More importantly, according to Chandler, “the GIS created real jam sessions with Charleston musicians who had been working as school teachers and administrators, as cab drivers and hotel workers, even some retirees.” Chandler beams with pride, recounting how he, McCray, and the GIS “put these artists to work right here in Charleston in venues accessible to the citizenry—and did they jam!”

From the mid-1980s forward, McCray continued his advocacy for Charleston jazz and African American culture in the Lowcountry, serving as the founding president of the MOJA Arts Festival, an annual celebration of Caribbean and African American culture produced by the City of Charleston Office of Cultural Affairs. Shortly thereafter, he took a job with the Post and Courier, where he works today as a writer, critic, and copy editor.

Though not a tenured academic, McCray is an astute and meticulous scholar. His résumé may reveal a rambling array of jobs, but drill down into the minutia and a singular purpose arises—documenting, preserving, and promoting jazz. Recent film projects include working as script consultant for Song of Pumpkin Brown, a film by Charleston filmmaker Brad Jayne, released in 2007; producing the Franklin Street Five, a Jenkins Orphanage tribute modern jazz band led by Quentin Baxter; and currently working as a consultant with Charleston filmmaker Kevin Harrison on a documentary on the 2007 ChazzFest.

The project now shaping McCray’s research, though, is the Charleston Jazz Initiative (CJI), a program of the School of the Arts at the College of Charleston, which records the African American jazz tradition in the Lowcountry and its diasporic movement throughout the United States and Europe from the late 19th century through today. Codirected by McCray and Karen Chandler, a professor of arts management at the college, the initiative began in 2003.

Describing her collaborations with McCray, Chandler says, “You always walk away having learned something—a new perspective on an old issue. It’s hard to describe his vision and energy.” Chandler, much like Osei and others who know McCray, reflects on the man as a whole person. “He writes brilliantly, then steps out on the town to a jazz bar, and then goes home and takes care of his mother,” she says. “He’s one fine human being. He’s pretty magical.”

In 2007, Arcadia published McCray’s Charleston Jazz, the first illustrated history of jazz and jazz musicians in the city. Compiling photographs, oral histories, posters, programs, sheet music, recordings, and interviews, the book anthologizes more than 200 vintage images along with commentary concerning Charleston’s place in the creation and evolution of jazz. Importantly, it tackles the question—is Charleston the cradle of jazz?

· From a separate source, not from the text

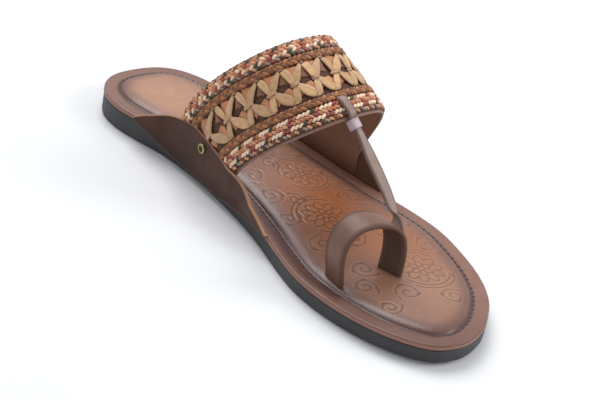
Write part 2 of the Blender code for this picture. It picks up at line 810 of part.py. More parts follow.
def build_rivet(name, medial, material, collection):
    """A ring-headed rivet with its shank and the flange behind the band."""
    start, axis = rivet_axis(medial)
    front = FLAP_WALL + GAP
    back = -(BAND_INNER + GAP)
    rows = (
        (0.45 * RIVET_BACK, back - 0.7 * MM),
        (0.85 * RIVET_BACK, back - 0.7 * MM),
        (RIVET_BACK, back - 0.35 * MM),
        (RIVET_BACK, back),
        (RIVET_SHANK, back),
        (RIVET_SHANK, front),
        (RIVET_HEAD, front),
        (RIVET_HEAD, front + 0.4 * RIVET_RISE),
        (0.88 * RIVET_HEAD, front + 0.85 * RIVET_RISE),
        (0.74 * RIVET_HEAD, front + RIVET_RISE),
        (0.58 * RIVET_HEAD, front + 0.8 * RIVET_RISE),
        (0.50 * RIVET_HEAD, front + 0.35 * RIVET_RISE),
        (0.20 * RIVET_HEAD, front + 0.30 * RIVET_RISE),
    )
    return turned_solid(name, rows, start, axis, material, collection)


def rivet_hole(name, medial, collection):
    """Cutter for a rivet's hole through flap and band."""
    start, axis = rivet_axis(medial)
    radius = RIVET_SHANK + GAP
    rows = ((radius, -4 * BAND_INNER), (radius, 4 * FLAP_WALL))
    return turned_solid(name, rows, start, axis, None, collection)


def slot_cutters(collection):
    """Slots of the toe loop's feet; the outer one also takes the strap."""
    upright = Vector((0.0, 0.0, 1.0))
    long_side = LOOP_WIDTH + 2 * SLOT_PLAY
    made = []
    wide = loop_direction(LOOP_MEDIAL_TURN)
    centre = Vector((LOOP_MEDIAL.x, LOOP_MEDIAL.y, rubber_top(share_of(LOOP_MEDIAL.y))))
    made.append(box_cutter("slot_medial", centre, (wide, upright.cross(wide), upright),
                           (long_side, LOOP_WALL + 2 * SLOT_PLAY, 20 * MM), collection))
    wide = loop_direction(LOOP_LATERAL_TURN)
    foot = (LOOP_LATERAL + strap_foot()) / 2
    reach = (strap_foot() - LOOP_LATERAL).length
    across = reach + (LOOP_WALL + STRAP_WALL) / 2 + 2 * SLOT_PLAY
    aside = (strap_foot() - LOOP_LATERAL).normalized()
    foot += aside * (STRAP_WALL - LOOP_WALL) / 4
    centre = Vector((foot.x, foot.y, rubber_top(share_of(foot.y))))
    made.append(box_cutter("slot_lateral", centre, (wide, upright.cross(wide), upright),
                           (long_side, across, 20 * MM), collection))
    return made


def strap_slit(collection):
    """Slit through the band behind its front braid, for the strap."""
    edge, back, normal, wide = strap_frame()
    top = max(height for _, height in BAND_STRIPS)
    radius = (top + BAND_INNER) / 2 + STRAP_CLEAR + STRAP_WALL / 2
    centre = edge + back * (STRAP_HOLD + 0.87 * radius) + normal * (0.0 * MM)
    sizes = (STRAP_WIDTH_TOP + 2 * STRAP_CLEAR, STRAP_WALL + 3.4 * STRAP_CLEAR + 0.2 * radius, 12 * MM)
    return box_cutter("strap_slit", centre, (wide, back, normal), sizes, collection)


def apply_modifiers(obj):
    """Replace an object's mesh by its evaluated shape."""
    graph = bpy.context.evaluated_depsgraph_get()
    made = bpy.data.meshes.new_from_object(obj.evaluated_get(graph))
    old = obj.data
    obj.modifiers.clear()
    obj.data = made
    made.name = obj.name
    bpy.data.meshes.remove(old)
    return finish(obj)


def centre_on_origin(objects):
    """Move all shapes so that their common box stands centred on the floor."""
    low = np.full(3, np.inf)
    high = np.full(3, -np.inf)
    for obj in objects:
        for vertex in obj.data.vertices:
            low = np.minimum(low, vertex.co)
            high = np.maximum(high, vertex.co)
    shift = Vector((-(low[0] + high[0]) / 2, -(low[1] + high[1]) / 2, -low[2]))
    for obj in objects:
        obj.data.transform(Matrix.Translation(shift))


def main():
    """Build all the pieces in order."""
    for obj in list(bpy.data.objects):
        bpy.data.objects.remove(obj, do_unlink=True)
    parts = bpy.data.collections.new("kolhapuri_sandal")
    cutters = bpy.data.collections.new("cutters")
    for collection in (parts, cutters):
        bpy.context.scene.collection.children.link(collection)
    cutters.hide_render = True

    rubber = new_material("outsole_rubber", (0.030, 0.031, 0.034), 0.62)
    leather = new_material("footbed_leather", (0.290, 0.130, 0.075), 0.38)
    woven = new_material("upper_leather", (0.230, 0.110, 0.055), 0.60)
    taupe = new_material("loop_leather", (0.115, 0.075, 0.055), 0.42)
    pale = new_material("thong_leather", (0.190, 0.135, 0.115), 0.48)
    gloss = new_material("keeper_leather", (0.120, 0.085, 0.095), 0.25)
    brass = new_material("rivet_brass", (0.420, 0.380, 0.170), 0.35, 1.0)

    outsole = build_outsole(rubber, parts)
    insole = build_footbed(leather, parts)
    upper = build_upper(woven, parts, cutters)
    strip("toe_loop", loop_path(), LOOP_WALL, taupe, parts)
    strip("thong_strap", strap_path(), STRAP_WALL, pale, parts)
    build_keeper(gloss, parts, cutters)
    build_rivet("rivet_medial", True, brass, parts)
    build_rivet("rivet_lateral", False, brass, parts)

    boolean(outsole, tread_cutter(cutters), "DIFFERENCE")
    for medial, name in ((True, "rebate_medial"), (False, "rebate_lateral")):
        rebate = flap_sheet(name, medial, GAP, cutters)
        boolean(outsole, rebate, "DIFFERENCE")
        hole = rivet_hole("hole_" + name, medial, cutters)
        boolean(upper, hole, "DIFFERENCE")
    boolean(upper, strap_slit(cutters), "DIFFERENCE")
    for slot in slot_cutters(cutters):
        boolean(insole, slot, "DIFFERENCE")

    bpy.context.view_layer.update()
    for obj in parts.objects:
        apply_modifiers(obj)
    for obj in cutters.objects:
        obj.hide_render = True
        obj.display_type = "WIRE"
    centre_on_origin(list(parts.objects))


main()
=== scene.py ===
"""Looks of the left-foot toe-loop sandal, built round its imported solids.

All sizes are metres in the shoe's own frame: +Z up, the toe along -Y and the
big-toe side at -X.  Each sub-assembly is a class that builds and dresses its
pieces; main() builds them in order.
"""

import json
import logging
import math
from dataclasses import dataclass, field
from enum import Enum
from typing import Optional, Sequence

import bmesh
import bpy
import numpy as np
from mathutils import Matrix, Quaternion, Vector
from mathutils.kdtree import KDTree

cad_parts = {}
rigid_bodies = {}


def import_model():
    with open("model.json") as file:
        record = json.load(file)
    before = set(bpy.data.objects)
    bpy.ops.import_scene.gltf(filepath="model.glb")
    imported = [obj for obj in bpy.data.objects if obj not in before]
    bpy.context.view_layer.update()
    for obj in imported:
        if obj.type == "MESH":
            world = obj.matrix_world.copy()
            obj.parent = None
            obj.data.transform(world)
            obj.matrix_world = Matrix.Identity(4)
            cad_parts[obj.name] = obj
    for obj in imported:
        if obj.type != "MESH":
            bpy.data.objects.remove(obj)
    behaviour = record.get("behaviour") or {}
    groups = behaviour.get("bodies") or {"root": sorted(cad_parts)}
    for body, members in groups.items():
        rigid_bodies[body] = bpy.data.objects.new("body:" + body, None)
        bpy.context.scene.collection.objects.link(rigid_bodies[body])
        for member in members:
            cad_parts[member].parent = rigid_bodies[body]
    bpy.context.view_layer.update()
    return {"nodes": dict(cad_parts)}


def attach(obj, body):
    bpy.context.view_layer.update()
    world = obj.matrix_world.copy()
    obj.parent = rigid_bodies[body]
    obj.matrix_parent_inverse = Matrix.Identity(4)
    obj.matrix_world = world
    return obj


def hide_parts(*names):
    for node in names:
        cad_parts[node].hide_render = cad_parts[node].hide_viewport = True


Array = np.ndarray
Colour = tuple[float, float, float]
Piece = bpy.types.Object
Finish = bpy.types.Material
Socket = bpy.types.NodeSocket
LOG = logging.getLogger("sandal")
MM = 0.001
LENGTH = 260.0 * MM
GAP = 0.3 * MM
EDGE = 2.3 * MM
SHIFT_X = -0.9656 * MM


def srgb(red: float, green: float, blue: float) -> Colour:
    """Linear colour of a display colour.

    Args:
        red: Red from 0 to 255.
        green: Green from 0 to 255.
        blue: Blue from 0 to 255.

    Returns:
        The linear red, green and blue.
    """
    def one(value: float) -> float:
        """Linear value of one channel."""
        share = value / 255.0
        return share / 12.92 if share <= 0.04045 else ((share + 0.055) / 1.055) ** 2.4
    return one(red), one(green), one(blue)


def unit(vectors: Array) -> Array:
    """Vectors scaled to a length of one."""
    return vectors / np.maximum(np.linalg.norm(vectors, axis=-1, keepdims=True), 1e-12)


def bump_curve(value: Array, centre: float, reach: float) -> Array:
    """A soft hump of height one round a centre."""
    return np.exp(-((np.asarray(value) - centre) / reach) ** 2)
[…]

As an author and social historian, McCray makes a strong case for the port city, where upwards of 40 percent of enslaved Africans were imported to North America, bringing with them the style and substance of uniquely African modes of creation—syncopated rhythms and the bending of notes, call and response chanting, and a deeply ingrained propensity to improvise. In Charleston Jazz, McCray breaks the lineage down thusly: “From enslaved African drummers, to black drummers attached to white militias, to military bands, to community brass bands, has come Charleston jazz.”

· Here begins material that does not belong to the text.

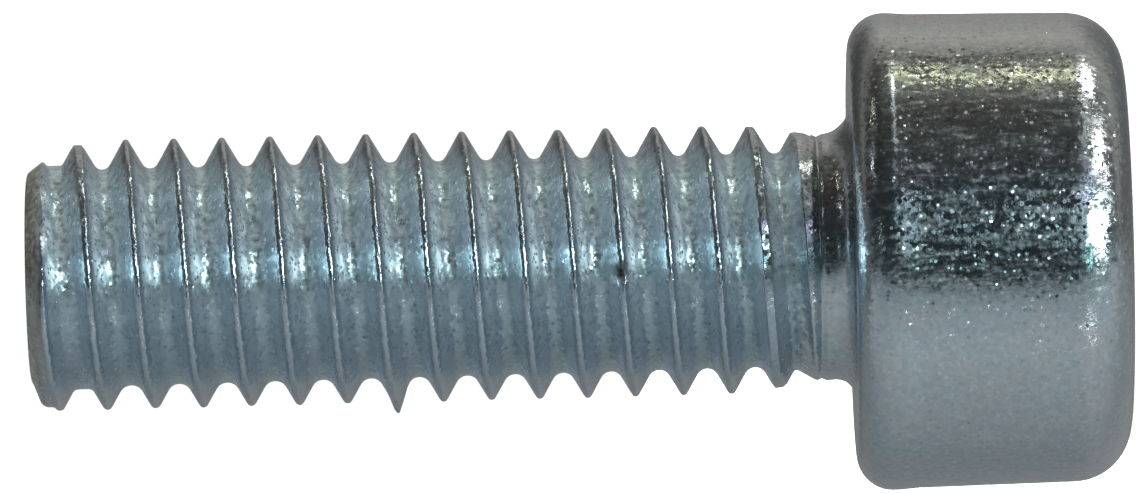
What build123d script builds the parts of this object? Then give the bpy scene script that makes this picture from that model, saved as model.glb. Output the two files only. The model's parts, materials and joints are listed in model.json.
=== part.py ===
from build123d import *
from math import ceil, cos, radians, tan
import os

# Socket head cap screw, M4 x 0.7, 12 mm under the head, rolled right-hand thread.
# The screw stands on its head: the origin is the middle of the head's flat end,
# and +Z runs along the axis to the tip. Sizes are in mm, angles in degrees.

# head, cold formed, a little narrower at the driving end
head_diameter = 7.0
head_height = 4.0
head_draft = 1.1
drive_edge_radius = 0.85
bearing_edge_radius = 0.52
under_head_radius = 0.35

# hexagon socket with a conical floor and a mouth that opens past its corners
socket_across_flats = 3.0
socket_depth = 2.1
socket_floor_angle = 14
mouth_angle = 30
mouth_margin = 0.09

# metric thread, with the widths of crest and root that the standard profile has
shank_length = 12.0
major_diameter = 3.94
pitch = 0.7
flank_angle = 60
crest_width = pitch / 8
root_width = pitch / 4

# the first full crest passes the +X side at this height above the bearing face
thread_phase = 1.45

# the bare blank between head and thread lies this far below the crests
neck_step = 0.17
neck_length = 0.56
crest_rise_length = 1.54

# the groove climbs out of the neck over its last turn
run_out_slope = 30
run_out_offset = 0.55

# chamfer at the tip
tip_step = 0.47
tip_slope = 29

# how far the thread cutter reaches past the crests
clearance = 0.03

# --- stock: head, neck and threaded length as one turned outline

bearing_radius = head_diameter / 2
drive_radius = bearing_radius - head_height * tan(radians(head_draft))
major_radius = major_diameter / 2
neck_radius = major_radius - neck_step
neck_end = head_height + neck_length
tip_radius = major_radius - tip_step
tip_end = head_height + shank_length
tip_chamfer_start = tip_end - tip_step * tan(radians(tip_slope))

drive_corner = (drive_radius, 0)
bearing_corner = (bearing_radius, head_height)
neck_corner = (neck_radius, head_height)
rounded_corners = {
    drive_corner: drive_edge_radius,
    bearing_corner: bearing_edge_radius,
    neck_corner: under_head_radius,
}

with BuildPart() as stock:
    with BuildSketch(Plane.XZ) as half_section:
        with BuildLine():
            Polyline(
                (0, 0),
                drive_corner,
                bearing_corner,
                neck_corner,
                (neck_radius, neck_end),
                (major_radius, neck_end + crest_rise_length),
                (major_radius, tip_chamfer_start),
                (tip_radius, tip_end),
                (0, tip_end),
                close=True,
            )
        make_face()
        for corner, radius in rounded_corners.items():
            fillet(half_section.vertices().sort_by_distance(corner)[0], radius)
    revolve(axis=Axis.Z)

# --- thread: one turn of the groove, repeated up the shank

half_angle = radians(flank_angle / 2)
sharp_root_radius = major_radius - (pitch - crest_width) / 2 / tan(half_angle)
root_radius = sharp_root_radius + root_width / 2 / tan(half_angle)
groove_lip_radius = major_radius + clearance
groove_half_width = (groove_lip_radius - sharp_root_radius) * tan(half_angle)

groove_section = Polygon(
    (groove_lip_radius, -groove_half_width),
    (root_radius, -root_width / 2),
    (root_radius, root_width / 2),
    (groove_lip_radius, groove_half_width),
    align=None,
)
groove_turn = sweep(
    Plane.XZ * groove_section,
    path=Helix(pitch=pitch, height=pitch, radius=major_radius),
    is_frenet=True,
)

# each turn leaves a cone of metal standing, so the groove fades into the neck
groove_start = head_height + thread_phase - 2.5 * pitch
run_out_base = groove_start - pitch
run_out_rise = tan(radians(run_out_slope))
run_out_tip = head_height + run_out_offset + neck_radius / run_out_rise
run_out_height = run_out_tip - run_out_base
run_out_cone = Pos(0, 0, run_out_base) * Cone(
    bottom_radius=run_out_height * run_out_rise,
    top_radius=0,
    height=run_out_height,
    align=(Align.CENTER, Align.CENTER, Align.MIN),
)

turn_count = ceil((tip_end + groove_half_width - groove_start) / pitch)
groove_turns = [
    Pos(0, 0, groove_start + turn * pitch) * groove_turn - run_out_cone
    for turn in range(turn_count)
]
threaded_stock = stock.part - groove_turns

# --- hexagon socket in the head

flat_radius = socket_across_flats / 2
corner_radius = flat_radius / cos(radians(30))
mouth_radius = corner_radius + mouth_margin

socket_hexagon = extrude(
    RegularPolygon(radius=flat_radius, side_count=6, major_radius=False),
    amount=socket_depth,
)
socket_floor = Pos(0, 0, socket_depth) * Cone(
    bottom_radius=flat_radius,
    top_radius=0,
    height=flat_radius * tan(radians(socket_floor_angle)),
    align=(Align.CENTER, Align.CENTER, Align.MIN),
)
socket_mouth = Cone(
    bottom_radius=mouth_radius,
    top_radius=0,
    height=mouth_radius * tan(radians(mouth_angle)),
    align=(Align.CENTER, Align.CENTER, Align.MIN),
)

# --- the finished screw

cap_screw = threaded_stock - socket_hexagon - socket_floor - socket_mouth
cap_screw.label = "cap_screw"

os.makedirs("parts", exist_ok=True)
export_step(cap_screw, "parts/cap_screw.step")
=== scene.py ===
import json
import math
import bmesh
import bpy
from mathutils import Matrix, Vector, noise


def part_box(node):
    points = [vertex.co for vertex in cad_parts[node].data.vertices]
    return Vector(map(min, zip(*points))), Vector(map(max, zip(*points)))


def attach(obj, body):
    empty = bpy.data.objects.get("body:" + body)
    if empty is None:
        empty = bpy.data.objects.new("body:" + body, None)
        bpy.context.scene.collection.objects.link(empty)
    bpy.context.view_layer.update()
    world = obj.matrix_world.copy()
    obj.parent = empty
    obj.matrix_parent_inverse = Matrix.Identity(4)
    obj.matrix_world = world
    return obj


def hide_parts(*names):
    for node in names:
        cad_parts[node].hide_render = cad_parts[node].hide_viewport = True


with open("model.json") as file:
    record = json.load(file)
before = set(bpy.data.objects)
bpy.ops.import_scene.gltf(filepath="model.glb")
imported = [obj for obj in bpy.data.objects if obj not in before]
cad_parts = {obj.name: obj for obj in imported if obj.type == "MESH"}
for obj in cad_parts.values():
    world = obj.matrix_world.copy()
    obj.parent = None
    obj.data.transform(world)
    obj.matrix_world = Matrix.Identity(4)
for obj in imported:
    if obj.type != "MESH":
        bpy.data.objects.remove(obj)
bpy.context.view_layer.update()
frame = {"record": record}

scene = bpy.context.scene
# the modelling is done in millimetres and scaled down at the end
cadLow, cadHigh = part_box("cap_screw")
headGap = 0.004                 # the head stays this far inside the solid
screwLength = (cadHigh.z - cadLow.z) * 1000.0
headRadius = min(cadHigh.x, -cadLow.x, cadHigh.y, -cadLow.y) * 1000.0 - headGap
bearingMount = [mount for mount in frame["record"]["mounts"] if mount["name"] == "bearing_face"][0]
bearingHeight = bearingMount["pos_m"][2] * 1000.0
print("frame loaded, screw length", round(screwLength, 3), "head radius", round(headRadius, 3))


def clearSelection():
    if bpy.context.object and bpy.context.object.mode != "OBJECT":
        bpy.ops.object.mode_set(mode="OBJECT")
    bpy.ops.object.select_all(action="DESELECT")


def pickOpenRing(piece, floorHeight):
    # selects the open border edges that lie above this height
    bpy.ops.mesh.select_mode(type="EDGE")
    bpy.ops.mesh.select_all(action="DESELECT")
    shape = bmesh.from_edit_mesh(piece.data)
    for edge in shape.edges:
        edge.select = edge.is_boundary and all(vertex.co.z > floorHeight for vertex in edge.verts)
    shape.select_flush_mode()
    bmesh.update_edit_mesh(piece.data)


def extrudeRing(oldRadius, oldHeight, newRadius, newHeight):
    bpy.ops.mesh.extrude_edges_move(TRANSFORM_OT_translate={"value": (0.0, 0.0, newHeight - oldHeight)})
    size = newRadius / oldRadius
    bpy.ops.transform.resize(value=(size, size, 1.0), center_override=(0.0, 0.0, newHeight))


def extrudeByAngle(piece, pointAt):
    # extrudes the selected ring, and each new vertex goes to the radius and height for its angle
    bpy.ops.mesh.extrude_edges_move(TRANSFORM_OT_translate={"value": (0.0, 0.0, 0.0)})
    shape = bmesh.from_edit_mesh(piece.data)
    for vertex in shape.verts:
        if vertex.select:
            angle = math.atan2(vertex.co.y, vertex.co.x)
            radius, height = pointAt(angle)
            vertex.co = (radius * math.cos(angle), radius * math.sin(angle), height)
    bmesh.update_edit_mesh(piece.data)


def smoothStep(low, high, value):
    t = min(1.0, max(0.0, (value - low) / (high - low)))
    return t * t * (3.0 - 2.0 * t)


def softMin(a, b, blend):
    h = max(blend - abs(a - b), 0.0) / blend
    return min(a, b) - h * h * blend * 0.25


def softMax(a, b, blend):
    return -softMin(-a, -b, blend)


def arcBetween(angle, other, radius):
    # distance round the axis from one angle to another
    turn = angle - other
    return math.atan2(math.sin(turn), math.cos(turn)) * radius


thread = {
    "segments": 120,            # steps in one turn, a multiple of 6 so that the hexagon gets its corners
    "pitch": 0.7,
    "turns": 18,
    "ringHeight": 4.4,          # where the thread's first turn meets the neck
    "firstCrest": 5.45,         # height of a crest on the +X side
    "crestRadius": 1.97,
    "crestRound": 0.045,
    "sharpCrest": 2.016,        # where the two flanks would meet
    "flankSlope": 1.7320508,    # 60 degrees between the flanks
    "rootRound": 0.128,
    "rootLift": (0.04, 0.045),  # how much rounder the groove is on the -X side, and more so at the tip
    "neckRadius": 1.80,
    "neckTop": 4.56,
    "neckGroove": (4.485, 0.035, 0.05),  # height, depth and half width of the hollow below the first crest
    "crestRise": 1.54,          # the first crests gain their full height over this length
    "runOutStart": 4.55,
    "runOutSlope": 0.577,
    "rows": (0.0, 0.012, 0.024, 0.036, 0.048, 0.062, 0.08, 0.15, 0.24, 0.29, 0.33, 0.37, 0.41, 0.455, 0.5),
    "offCentre": -0.062,        # the shank stands this far off the head's axis
    "waviness": 0.010,
}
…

McCray argues that Charleston, though not the sole incubator of jazz, played a seminal role in its development. He explores the roots of improvisation, rhythmic structure, and even democratic principals, carried over from African culture into Colonial America and infused into early American musical forms. Placing the importance of the genre in context, he writes, “For Charleston, jazz is just like the distinctive taste of okra soup, the plaintive cries of the early-20th-century street vendors, and the meticulous artistry of sweetgrass baskets.”

It’s McCray’s hope that readers will take away from the book some recognition of the importance of Charleston natives in the birth of jazz. “If they come away just believing that there is, in fact, an evolving history that continues to today, I would be very, very gratified,” says McCray, “and the gravy on that rice, to use a Charleston metaphor, would be to get a bit of color—to know who the people were, to have some idea of their collective contributions.”

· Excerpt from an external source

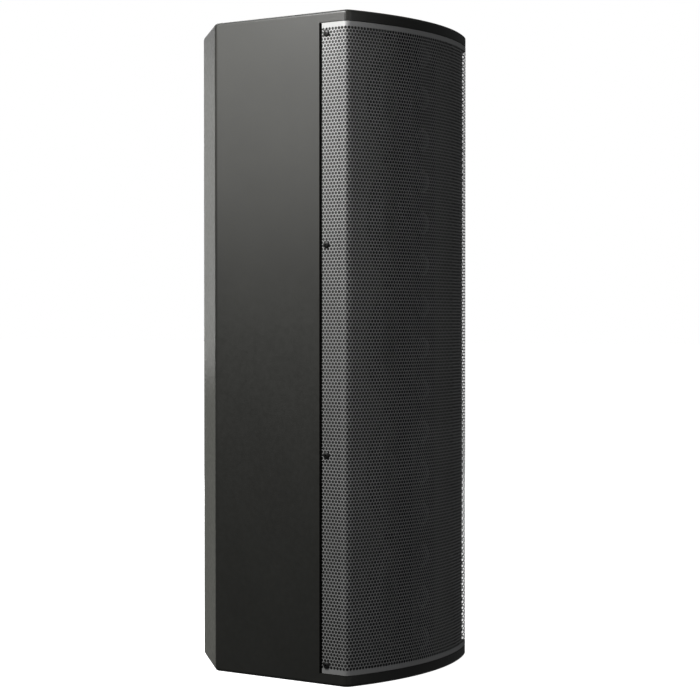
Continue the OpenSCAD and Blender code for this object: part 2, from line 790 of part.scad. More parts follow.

Beyond the Lowcountry, McCray views jazz as a larger metaphor for America. “It’s democratic in that everyone gets a chance to say his or her piece,” he says. “It gives cause for individual expression, and individualism is a very important American trait.”

Reconciling the democratic nature of jazz with what he calls the earlier “dark days” in Charleston, McCray, while reflective, is personally at peace with the Holy City and its inhabitants. “I really love that I continue to learn about the city, what makes it unique, and the contributions of its people, musically and otherwise,” he says. “Charleston is up-and-coming, and it’s kind of cool to be a part of that. It’s starting to be much more hip now as things are getting sorted out.”

Jazz musicians are a breed apart in McCray’s mind, as it seems to him that people interested in the genre tend to be a bit more open-minded and progressive than a lot of others. “I think it has to do with the whole notion of self-expression, exploration,” he says, “and it’s just cooler when it’s shared.”

Though research and documentary fieldwork are important to McCray, his most vital concern is for the continuation of live performance. “There’s nothing like the energy that comes from a musician and goes back to the musician from an audience,” he says. “So I beg people, go see live music, jazz, whatever you like. Talk to the people who own and run the places you go to, and if they don’t have live music, encourage them to get it.”

At the end of the day, McCray speaks of music and musicians not as academic source material, untouchable heroes, or even part of a jazz canon, but as personal friends. “I not only love the music, I love the people who play it,” he says. “And if we don’t take care of them, things stop happening, man.”